If time does not allow or if a phone call is unsuccessful, the next step of your collection procedure starts with a letter that simply states the bill is overdue and requesting the customer's immediate attention to the matter and then moves through a series of collection letters expressing increasing concern.

Sending collection letters via email automatically creates a copy of the collection letter for your files - and automatically date stamps your message. But because of email filtering and email overload, it may not be a very effective way of getting your collection letters to customers and clients. You'll want to send them in other ways, too, such as regular mail, fax or even courier, depending on the size and importance of the debt.

If there is no response to these letters, you are left with choosing between writing off the bill as a bad debt or turning the account over to a collection agency.

7. Turn the overdue account over to a collection agency.

Unfortunately, even when you use all of these proactive ways to get paid consistently, you'll still have some overdue accounts. When the carrot doesn't work, it's time for the stick – otherwise known as collections.

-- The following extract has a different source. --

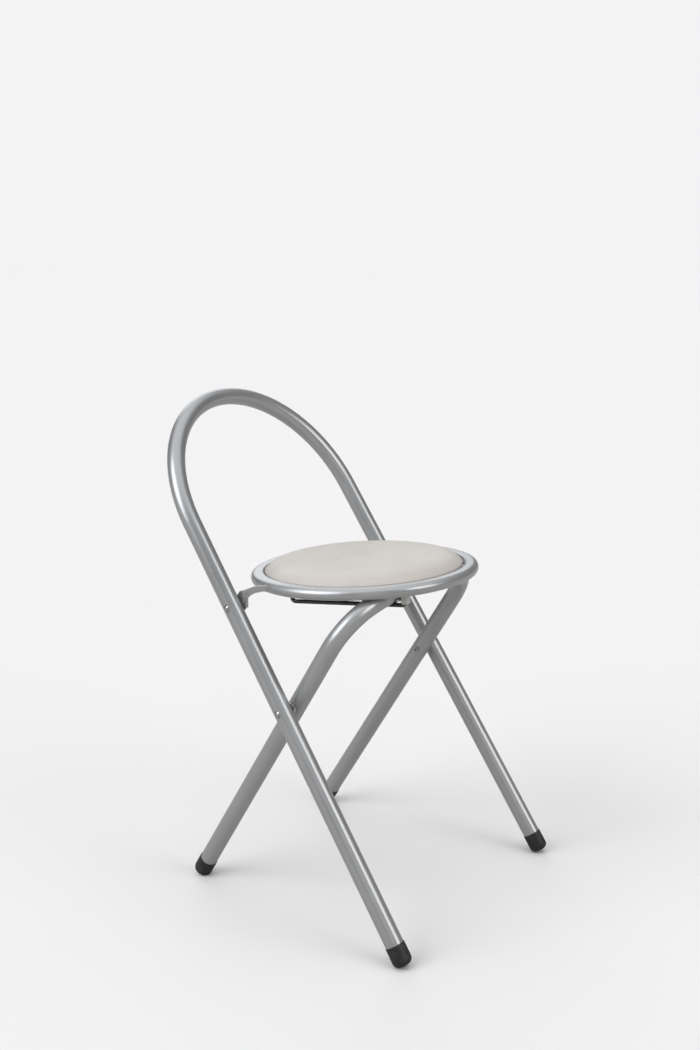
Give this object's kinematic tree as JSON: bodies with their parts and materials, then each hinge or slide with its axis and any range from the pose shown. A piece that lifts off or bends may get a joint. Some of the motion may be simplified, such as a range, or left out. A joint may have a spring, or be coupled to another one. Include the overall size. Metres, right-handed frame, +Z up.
{
  "type": "folding chair",
  "caption": "Tubular steel folding chair with a tall round-topped hoop back, a round padded seat in a tube ring, crossed legs and rounded foot caps.",
  "frame": {"origin": "on the floor, below the middle of the chair's overall box", "axes": "+Z up; +Y towards the chair's back, so the sitter faces -Y; +X towards the sitter's left"},
  "size_m": [0.4124, 0.4744, 0.6996],
  "materials": {
    "frame_paint": "glossy silver-grey metallic lacquer",
    "zinc": "bright zinc plated",
    "rod_steel": "dark phosphated steel wire",
    "vinyl": "smooth matt beige-grey vinyl",
    "foam": "open-cell foam",
    "pan_board": "satin black",
    "nylon": "moulded natural nylon",
    "dark_nylon": "moulded dark nylon",
    "foot_plastic": "matt black moulded rubber"
  },
  "bodies": {
    "back_frame": {"hoop_frame": "frame_paint", "front_right_foot": "foot_plastic", "front_left_foot": "foot_plastic", "right_pivot_rivet": "zinc", "left_pivot_rivet": "zinc", "right_pivot_spacer": "zinc", "left_pivot_spacer": "zinc", "right_seat_rivet": "zinc", "left_seat_rivet": "zinc", "right_seat_washer": "zinc", "left_seat_washer": "zinc"},
    "leg_frame": {"leg_frame": "frame_paint", "rear_right_foot": "foot_plastic", "rear_left_foot": "foot_plastic"},
    "seat": {"seat_ring": "frame_paint", "seat_pan": "pan_board", "seat_foam": "foam", "seat_cover": "vinyl", "right_bracket": "frame_paint", "left_bracket": "frame_paint", "pan_tabs": "frame_paint", "pan_screws": "zinc"},
    "glides": {"right_glide": "dark_nylon", "left_glide": "dark_nylon"},
    "guide_rods": {"right_guide_rod": "rod_steel", "left_guide_rod": "rod_steel", "right_rod_end": "nylon", "left_rod_end": "nylon"}
  },
  "joints": [
    {"name": "fold", "type": "hinge", "parent": "back_frame", "child": "leg_frame", "pos_m": [0, -0.03204, 0.3006], "axis": [-1, 0, 0], "range_deg": [0, 65.3]},
    {"name": "seat_flip", "type": "hinge", "parent": "back_frame", "child": "seat", "pos_m": [0, 0.05429, 0.43054], "axis": [-1, 0, 0], "range_deg": [0, 117.54]},
    {"name": "glide_turn", "type": "hinge", "parent": "leg_frame", "child": "glides", "pos_m": [0, -0.1264, 0.45339], "axis": [-1, 0, 0], "range_deg": [0, 52.24]},
    {"name": "rod_slide", "type": "slide", "parent": "glides", "child": "guide_rods", "axis": [0, -0.9917, 0.1284], "range_m": [0, 0.15856]}
  ],
  "couplings": [
    {"joint": "seat_flip", "follows": "fold", "ratio": 1.8},
    {"joint": "glide_turn", "follows": "fold", "ratio": 0.8},
    {"joint": "rod_slide", "follows": "fold", "m_per_rad": 0.13912}
  ]
}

Collection agencies collect debts for a fee or percentage of the total amount owed. This fee is based on how old the debts are (the fresher the better) and how much business a creditor has to offer. The standard rate in the industry for business-to-business accounts is 30 percent. The rate for collecting consumer accounts is higher.

However, collection agencies have experience with and knowledge about debt collection that we, as individual business owners, don't have and hiring one can be well worth it if the number of outstanding accounts receivable warrants it.

If you do hire a collections agency, note that although in Canada collection agencies are regulated by the province in which they operate, that doesn't mean that you have to hire a local collections agency; just that you need to be sure that the collections agency you hire is fully licensed and bonded in your province.

Proactive Policies Are the Best Way of Getting Paid

As you've already guessed, the best ways to ensure you're getting paid for the products you sell and the services you provide is to set proactive policies and procedures in place to cut down on the number of delinquent accounts receivable your small business has to deal with.

Things such as having credit policies in place, performing credit checks on customers and clients, having a partial payment policy and being clear and upfront about your payment expectations both in person and on your invoices will go a long ways towards ensuring that you get paid and your small business doesn't get stuck with a lot of bad debt.